▸ AIM: Copy all lines that contain the word "bends".

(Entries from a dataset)
** Begin **
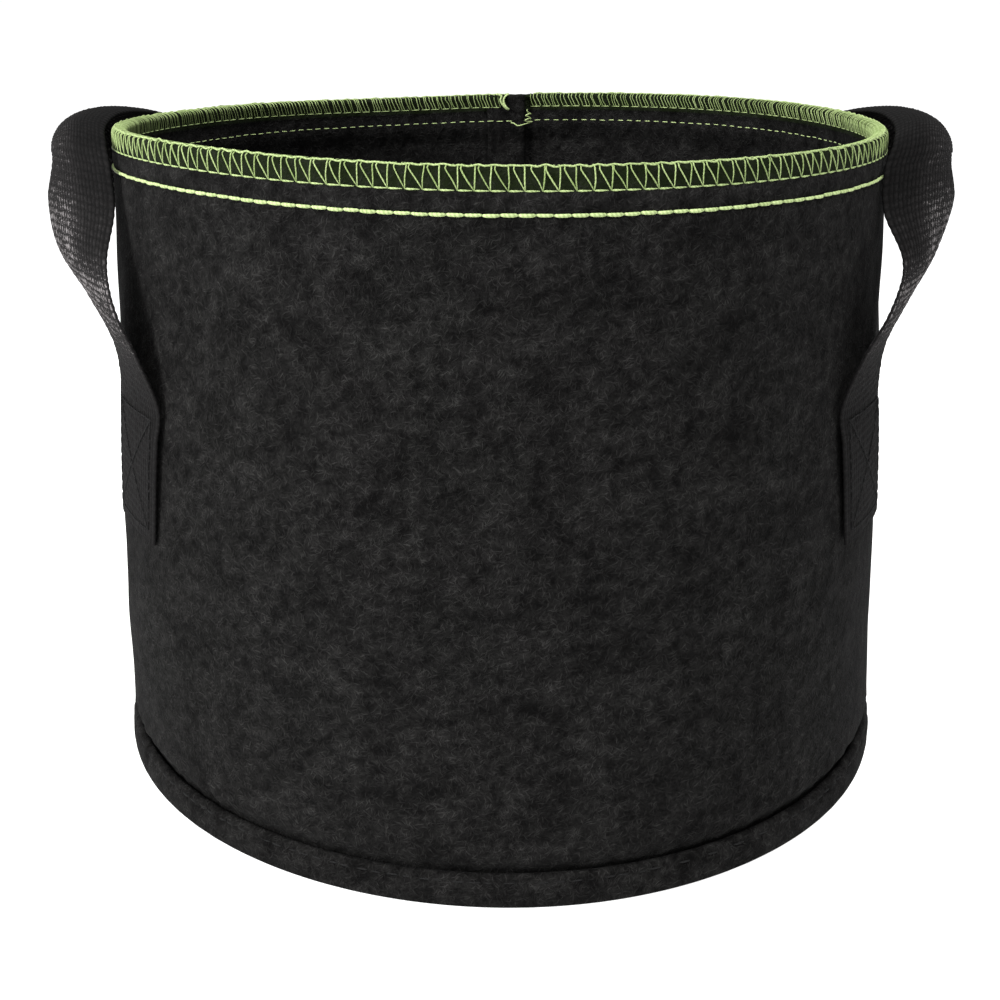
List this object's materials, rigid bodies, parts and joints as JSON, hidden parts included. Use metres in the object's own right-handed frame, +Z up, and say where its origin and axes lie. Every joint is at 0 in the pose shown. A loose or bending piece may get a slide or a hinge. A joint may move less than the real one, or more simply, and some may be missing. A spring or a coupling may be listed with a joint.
{
  "type": "fabric grow bag",
  "caption": "Round black felt planter with an open top, contrast overlocked and stitched rim, sewn-in base and a webbing carrying handle on each side.",
  "frame": {"origin": "centre of the footprint, on the surface the bag stands on", "axes": "+Z up; the handles are at -X and +X; the wall's seam is at the back, at +Y"},
  "size_m": [0.3022, 0.2732, 0.2159],
  "materials": {
    "felt": "needle-punched felt, matte, fine random fibres",
    "webbing": "coarse woven webbing with a slight plastic sheen",
    "green_thread": "twisted sewing thread, slightly glossy",
    "black_thread": "twisted sewing thread, slightly glossy"
  },
  "bodies": {
    "bag": {"wall_panel": "felt", "base_panel": "felt", "rim_overlock_outer": "green_thread", "rim_overlock_inner": "green_thread", "rim_overlock_edge": "green_thread", "rim_stitch_needle": "green_thread", "rim_stitch_bobbin": "green_thread", "base_stitch_needle": "black_thread", "base_stitch_bobbin": "black_thread", "back_seam_thread": "green_thread", "seam_thread_tail": "green_thread", "left_strap_front_end": "webbing", "left_strap_rear_end": "webbing", "left_front_box_stitch": "black_thread", "left_rear_box_stitch": "black_thread", "right_strap_front_end": "webbing", "right_strap_rear_end": "webbing", "right_front_box_stitch": "black_thread", "right_rear_box_stitch": "black_thread"},
    "left_handle": {"left_strap_loop": "webbing"},
    "right_handle": {"right_strap_loop": "webbing"}
  },
  "joints": [
    {"name": "left_handle_fold", "type": "hinge", "parent": "bag", "child": "left_handle", "pos_m": [-0.1256, 0, 0.135], "axis": [0, -1, 0], "range_deg": [0, 135]},
    {"name": "right_handle_fold", "type": "hinge", "parent": "bag", "child": "right_handle", "pos_m": [0.1256, 0, 0.135], "axis": [0, 1, 0], "range_deg": [0, 135]}
  ]
}
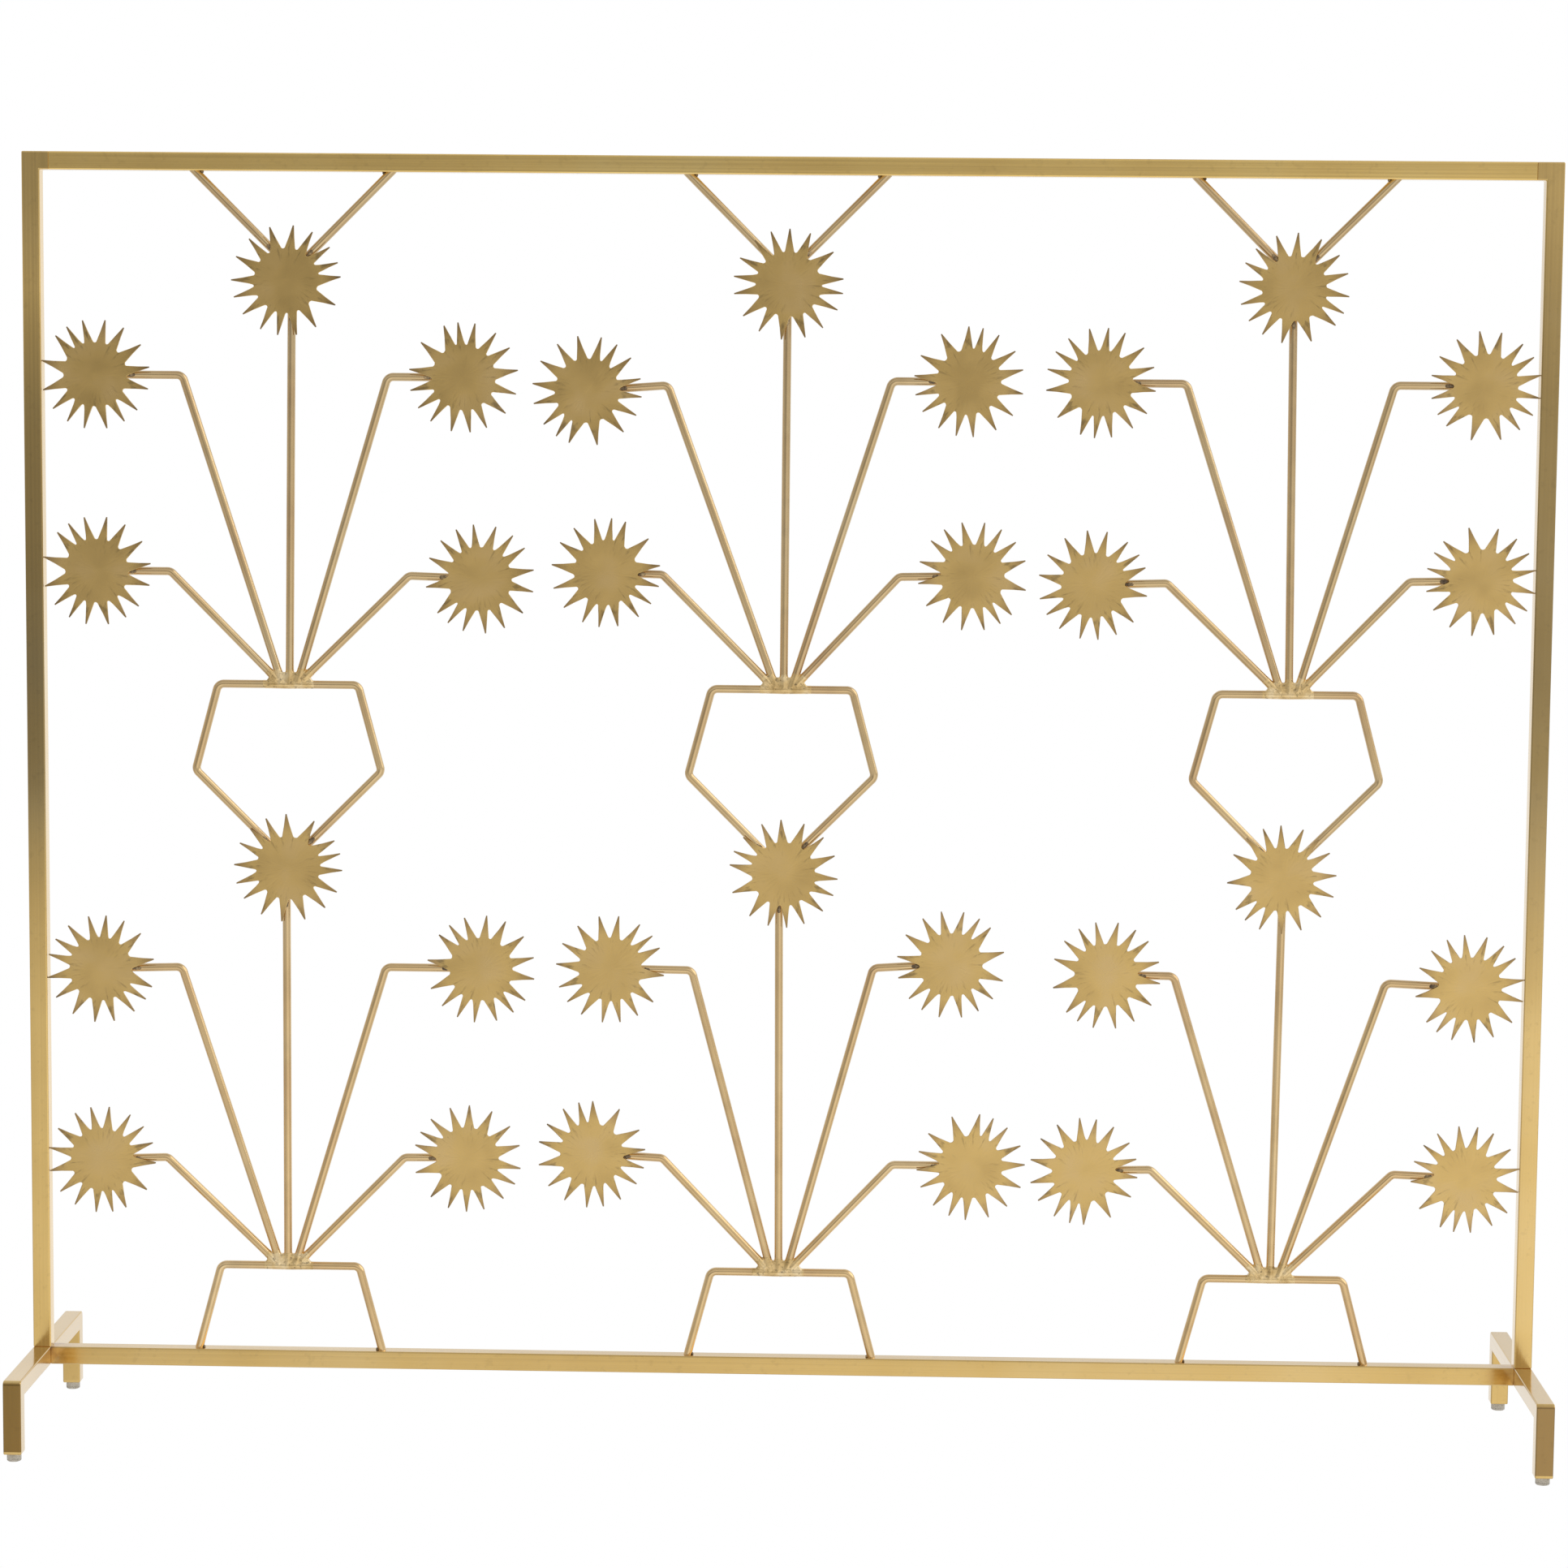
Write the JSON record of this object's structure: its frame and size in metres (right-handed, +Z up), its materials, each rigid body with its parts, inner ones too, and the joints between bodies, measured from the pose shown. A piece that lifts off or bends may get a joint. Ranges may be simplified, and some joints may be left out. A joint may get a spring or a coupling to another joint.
{
  "type": "fireplace screen",
  "caption": "Free-standing fireplace screen: a square-tube frame on two inverted-U feet, filled with bent-bar vases whose stems carry sunburst sheet flowers.",
  "frame": {"origin": "on the floor, under the middle of the screen", "axes": "+X along the screen to the right as seen from the front, +Y towards the rear, +Z up"},
  "size_m": [1.016, 0.203, 0.86],
  "materials": {
    "tube": "polished square tube with a soft satin sheen",
    "bar": "satin-polished round bar",
    "weld": "ground and plated weld metal",
    "sheet": "hand-burnished sheet with fine radial grinding marks",
    "glide": "clear, slightly cloudy"
  },
  "bodies": {
    "root": {"top_rail": "tube", "bottom_rail": "tube", "left_upright": "tube", "right_upright": "tube", "left_foot_bar": "tube", "left_front_leg": "tube", "left_rear_leg": "tube", "right_foot_bar": "tube", "right_front_leg": "tube", "right_rear_leg": "tube", "leg_end_caps": "tube", "glides": "glide", "stem_root_welds": "weld", "left_top_struts": "bar", "middle_top_struts": "bar", "right_top_struts": "bar", "upper_left_vase": "bar", "upper_middle_vase": "bar", "upper_right_vase": "bar", "lower_left_vase": "bar", "lower_middle_vase": "bar", "lower_right_vase": "bar", "upper_left_stems": "bar", "upper_middle_stems": "bar", "upper_right_stems": "bar", "lower_left_stems": "bar", "lower_middle_stems": "bar", "lower_right_stems": "bar", "upper_left_centre_flower": "sheet", "upper_left_left_tall_flower": "sheet", "upper_left_right_tall_flower": "sheet", "upper_left_left_short_flower": "sheet", "upper_left_right_short_flower": "sheet", "upper_middle_centre_flower": "sheet", "upper_middle_left_tall_flower": "sheet", "upper_middle_right_tall_flower": "sheet", "upper_middle_left_short_flower": "sheet", "upper_middle_right_short_flower": "sheet", "upper_right_centre_flower": "sheet", "upper_right_left_tall_flower": "sheet", "upper_right_right_tall_flower": "sheet", "upper_right_left_short_flower": "sheet", "upper_right_right_short_flower": "sheet", "lower_left_centre_flower": "sheet", "lower_left_left_tall_flower": "sheet", "lower_left_right_tall_flower": "sheet", "lower_left_left_short_flower": "sheet", "lower_left_right_short_flower": "sheet", "lower_middle_centre_flower": "sheet", "lower_middle_left_tall_flower": "sheet", "lower_middle_right_tall_flower": "sheet", "lower_middle_left_short_flower": "sheet", "lower_middle_right_short_flower": "sheet", "lower_right_centre_flower": "sheet", "lower_right_left_tall_flower": "sheet", "lower_right_right_tall_flower": "sheet", "lower_right_left_short_flower": "sheet", "lower_right_right_short_flower": "sheet"}
  },
  "joints": []
}
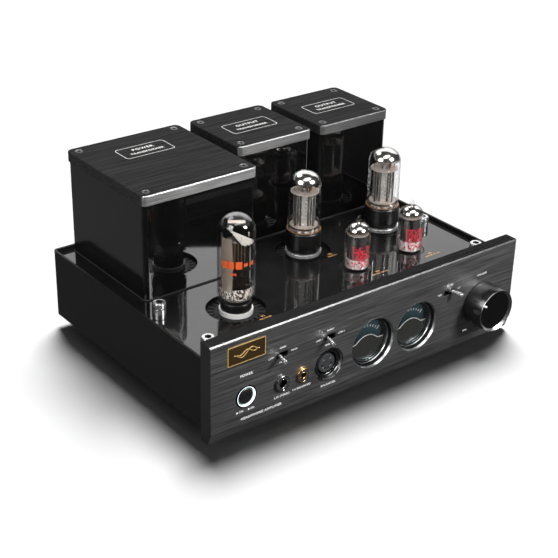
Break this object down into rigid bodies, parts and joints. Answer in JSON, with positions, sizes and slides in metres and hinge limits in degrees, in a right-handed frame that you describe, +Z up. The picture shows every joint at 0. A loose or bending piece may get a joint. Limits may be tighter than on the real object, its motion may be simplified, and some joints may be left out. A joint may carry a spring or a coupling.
{
  "type": "headphone amplifier",
  "caption": "Valve headphone amplifier with a thick front panel, level meters, a large volume knob, exposed valves on a gloss deck and covered transformers behind.",
  "frame": {"origin": "centre of the footprint, on the surface that the feet stand on", "axes": "+X to the right as seen from the front, front panel facing -Y, +Z up"},
  "size_m": [0.312, 0.262, 0.158],
  "materials": {
    "chassis_black": "satin black powder coat",
    "deck_black": "mirror gloss black",
    "cover_black": "gloss black",
    "panel_grey": "brushed dark-grey anodising",
    "cap_grey": "brushed grey anodising",
    "plate_brown": "brown enamel with a gold edge",
    "foot_rubber": "matte",
    "screw_black": "black oxide",
    "core_steel": "varnished laminations",
    "coil_tape": "varnished insulating tape",
    "vent_black": "satin black",
    "ceramic": "glazed white ceramic",
    "bright_metal": "polished nickel",
    "valve_glass": "clear",
    "valve_base": "moulded black",
    "electrode_metal": "carbonised nickel",
    "button_black": "polished",
    "switch_plastic": "moulded",
    "jack_gold": "gold plated",
    "jack_nickel": "nickel plated",
    "xlr_shell_metal": "black chrome",
    "xlr_insert_grey": "moulded",
    "meter_black": "moulded",
    "dial_brown": "dark dial",
    "lens_glass": "smoked, polished",
    "needle_red": "matte",
    "pot_metal": "satin",
    "knob_metal": "turned dark-grey anodising",
    "board_green": "solder mask",
    "capacitor_can": "sleeved",
    "inlet_plastic": "moulded",
    "contact_brass": "plated"
  },
  "bodies": {
    "chassis": {"chassis_shell": "chassis_black", "chassis_frame": "chassis_black", "bottom_plate": "chassis_black", "deck_plate": "deck_black", "front_panel": "panel_grey", "nameplate": "plate_brown", "feet": "foot_rubber", "transformer_cover_left": "cover_black", "transformer_cover_middle": "cover_black", "transformer_cover_right": "cover_black", "cap_left": "cap_grey", "cap_middle": "cap_grey", "cap_right": "cap_grey", "cap_screws": "screw_black", "power_transformer_core": "core_steel", "power_transformer_coil": "coil_tape", "output_transformer_cores": "core_steel", "output_transformer_coils": "coil_tape", "vent_rings": "vent_black", "valve_sockets": "ceramic", "socket_trim_rings": "bright_metal", "cage_posts": "bright_metal", "power_button_ring": "bright_metal", "power_switch": "switch_plastic", "selector_switches": "switch_plastic", "phones_jack_large": "jack_nickel", "phones_jack_small": "jack_gold", "phones_xlr_shell": "xlr_shell_metal", "phones_xlr_insert": "xlr_insert_grey", "meter_housings": "meter_black", "meter_dials": "dial_brown", "meter_lenses": "lens_glass", "volume_potentiometer": "pot_metal", "circuit_board": "board_green", "filter_capacitors": "capacitor_can", "line_sockets": "contact_brass", "mains_inlet": "inlet_plastic", "inlet_blades": "contact_brass"},
    "volume_knob": {"volume_knob": "knob_metal", "volume_shaft": "pot_metal"},
    "power_button": {"power_button": "button_black"},
    "selector_1": {"selector_lever_1": "bright_metal"},
    "selector_2": {"selector_lever_2": "bright_metal"},
    "selector_3": {"selector_lever_3": "bright_metal"},
    "needle_1": {"meter_needle_1": "needle_red"},
    "needle_2": {"meter_needle_2": "needle_red"},
    "valve_1": {"valve_1_glass": "valve_glass", "valve_1_base": "valve_base", "valve_1_electrodes": "electrode_metal"},
    "valve_2": {"valve_2_glass": "valve_glass", "valve_2_base": "valve_base", "valve_2_electrodes": "electrode_metal"},
    "valve_3": {"valve_3_glass": "valve_glass", "valve_3_base": "valve_base", "valve_3_electrodes": "electrode_metal"},
    "valve_4": {"valve_4_glass": "valve_glass", "valve_4_electrodes": "electrode_metal"},
    "valve_5": {"valve_5_glass": "valve_glass", "valve_5_electrodes": "electrode_metal"},
    "fuse_drawer": {"fuse_drawer": "inlet_plastic"}
  },
  "joints": [
    {"name": "volume_turn", "type": "hinge", "parent": "chassis", "child": "volume_knob", "pos_m": [0.1175, -0.111, 0.0395], "axis": [0, 1, 0], "range_deg": [-90, 210]},
    {"name": "power_press", "type": "slide", "parent": "chassis", "child": "power_button", "axis": [0, 1, 0], "range_m": [0, 0.003], "stiffness_N_per_m": 400},
    {"name": "selector_throw_1", "type": "hinge", "parent": "chassis", "child": "selector_1", "pos_m": [-0.0908, -0.099, 0.06], "axis": [0, 0, 1], "range_deg": [0, 26]},
    {"name": "selector_throw_2", "type": "hinge", "parent": "chassis", "child": "selector_2", "pos_m": [-0.045, -0.099, 0.06], "axis": [0, 0, 1], "range_deg": [0, 26]},
    {"name": "selector_throw_3", "type": "hinge", "parent": "chassis", "child": "selector_3", "pos_m": [0.0805, -0.099, 0.06], "axis": [0, 0, 1], "range_deg": [-26, 0]},
    {"name": "needle_swing_1", "type": "hinge", "parent": "chassis", "child": "needle_1", "pos_m": [0, -0.101, 0.03], "axis": [0, 1, 0], "range_deg": [0, 90], "stiffness_Nm_per_rad": 0.0005},
    {"name": "needle_swing_2", "type": "hinge", "parent": "chassis", "child": "needle_2", "pos_m": [0.0466, -0.101, 0.03], "axis": [0, 1, 0], "range_deg": [0, 90], "stiffness_Nm_per_rad": 0.0005},
    {"name": "valve_pull_1", "type": "slide", "parent": "chassis", "child": "valve_1", "axis": [0, 0, 1], "range_m": [0, 0.02]},
    {"name": "valve_pull_2", "type": "slide", "parent": "chassis", "child": "valve_2", "axis": [0, 0, 1], "range_m": [0, 0.02]},
    {"name": "valve_pull_3", "type": "slide", "parent": "chassis", "child": "valve_3", "axis": [0, 0, 1], "range_m": [0, 0.02]},
    {"name": "valve_pull_4", "type": "slide", "parent": "chassis", "child": "valve_4", "axis": [0, 0, 1], "range_m": [0, 0.014]},
    {"name": "valve_pull_5", "type": "slide", "parent": "chassis", "child": "valve_5", "axis": [0, 0, 1], "range_m": [0, 0.014]},
    {"name": "fuse_drawer_slide", "type": "slide", "parent": "chassis", "child": "fuse_drawer", "axis": [0, 1, 0], "range_m": [0, 0.019]}
  ]
}
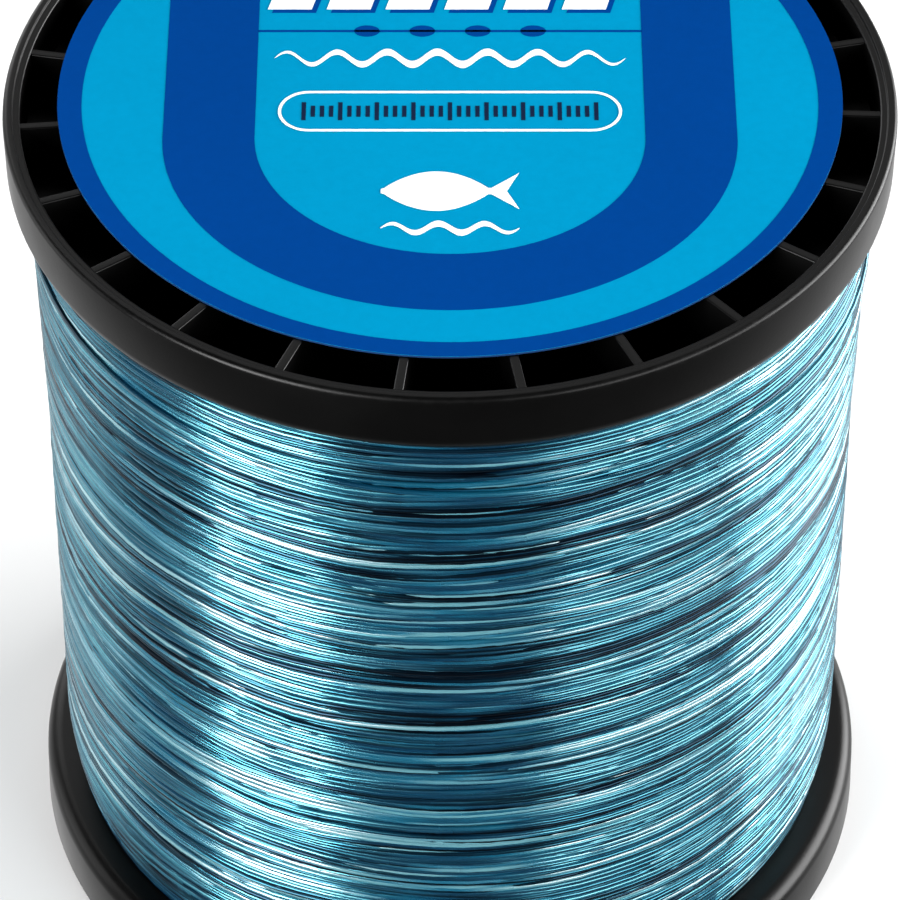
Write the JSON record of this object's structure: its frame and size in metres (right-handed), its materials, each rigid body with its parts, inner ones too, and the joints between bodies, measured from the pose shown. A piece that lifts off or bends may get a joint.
** End **
▸ EXERCISE ANSWER:
Write the JSON record of this object's structure: its frame and size in metres (right-handed, +Z up), its materials, each rigid body with its parts, inner ones too, and the joints between bodies, measured from the pose shown. A piece that lifts off or bends may get a joint. Ranges may be simplified, and some joints may be left out. A joint may get a spring or a coupling to another joint.
Write the JSON record of this object's structure: its frame and size in metres (right-handed), its materials, each rigid body with its parts, inner ones too, and the joints between bodies, measured from the pose shown. A piece that lifts off or bends may get a joint.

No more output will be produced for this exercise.